Un
breve análisis de la realidad del mundo es suficiente como para poner de
manifiestos que las enormes diferencias entre unos lugares y otros claman al
cielo si es que el término cielo quiere decir algo. Si nos ceñimos a nuestro
cometido habitual, sobre la educación de la primera infancia, las comparaciones
se vuelven más sangrantes si cabe, sobre todo porque encima tenemos que asumir
que este estado de cosas tan escandaloso forma parte de la normalidad.
Sería
una temeridad por nuestra parte considerar sólo una división geográfica entre
ricos y pobres. No nos faltarían razones si nos atenemos, por ejemplo, a la
renta per cápita de los habitantes pero esa división para nuestro cometido se
quedaría corta y no contemplaría una serie de pobrezas a las que hemos hecho
referencia en artículos anteriores y que influyen poderosamente en el
desarrollo posterior. El plantear la división sobre quién es capaz de ofrecer a
sus menores tres comidas al día y quién no, es cierto que nos da una primera
división nada desdeñable y que podemos considerar como una primera piedra de
escándalo para el caso de que dispusiéramos de conciencia suficiente. Al
parecer no es suficiente esta sangrante primera división para remover nuestras
conciencias. Aceptamos esta primera vergüenza sin despeinarnos mucho. Somos
capaces incluso, de aparecer en las zonas del dolor y del oprobio para sacar a
la luz realidades así de crudas y seguimos como si tal cosa.
Pero
esta primera falla entre ricos y pobres no es más que la que se refiere a la
corteza de la vida. Podemos ahondar un poco más y establecer las diferencias
culturales como escalones insalvables entre unos y otros. No me refiero a lo
que la cultura occidental entiende por cultura solamente. Sé que en otras
civilizaciones se entienden por cultura aspectos, servicios y cuidados que
nosotros no tendríamos por tales pero en todos los casos sí que se establece
una distancia casi insalvable entre los que son capaces de destinar un tiempo y
unas energías personales y sociales a sus menores y otros estamentos que son
capaces de ignorar a sus menores hasta niveles de tirárselos a la cara unos a
otros por causas de desentendimientos entre adultos como vimos en el dramático
artículo de la semana anterior que, aunque extremo ciertamente, no es tan
infrecuente en escalas un poco menores. La valoración de los grupos más
frágiles de cualquier sociedad es la que ofrece la calidad y el valor de la
cultura que representa. Hay en cada grupo una serie de miembros que se dedican
casi por completo a la supervivencia y que apenas disponen de tiempo ni de
ideas para nada que no sea eso.
No es
muchas veces una cuestión de dinero lo que diferencia unas estructuras sociales
de otras. O, por lo menos, no es sólo una cuestión de dinero aunque no ignoremos
la importancia del mismo en determinados ámbitos de la calidad de vida.
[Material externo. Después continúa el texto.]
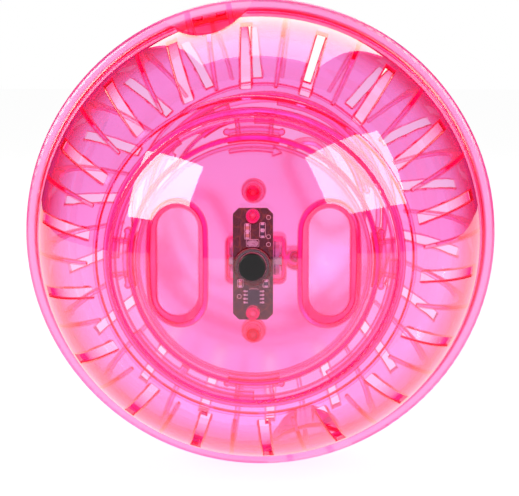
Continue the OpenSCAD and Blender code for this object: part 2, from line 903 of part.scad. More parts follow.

Necesitamos seguramente tener resueltos los umbrales más elementales de la
subsistencia para ser capaces de profundizar en otras necesidades, tan
importantes como la subsistencia, que muchas veces abandonamos o prescindimos
de su solución, sencillamente porque no disponemos de la paz interior
suficiente como para verlas. En los primeros años del Rally Paris Dakar se
comentaba que en alguna parte del
recorrido las familias echaban a uno de sus miembros para que lo
atropellara un vehículo de la caravana porque aprendieron pronto que de ese
modo el resto de la familia podía vivir dignamente con lo que les pasara el
seguro del vehículo causante del atropello. Recuerdo los comentarios escandalizados
por nuestra parte antes de entrar en ningún análisis, al mismo tiempo que, por
ejemplo, nos hacíamos sordos y ciegos ante nuestras aberraciones de que en
muchas familias los hijos no pueden plantearse siquiera la posibilidad de
acceder a según qué niveles de estudios porque no disponen de dinero suficiente
para costearlos.
Para
sintetizar diremos que la pobreza no es sólo una cuestión de dinero y que con
los pequeños de manera especial se
manifiesta en la mayor o menor atención que cada comunidad cultural es capaz de
dedicar a sus miembros más frágiles.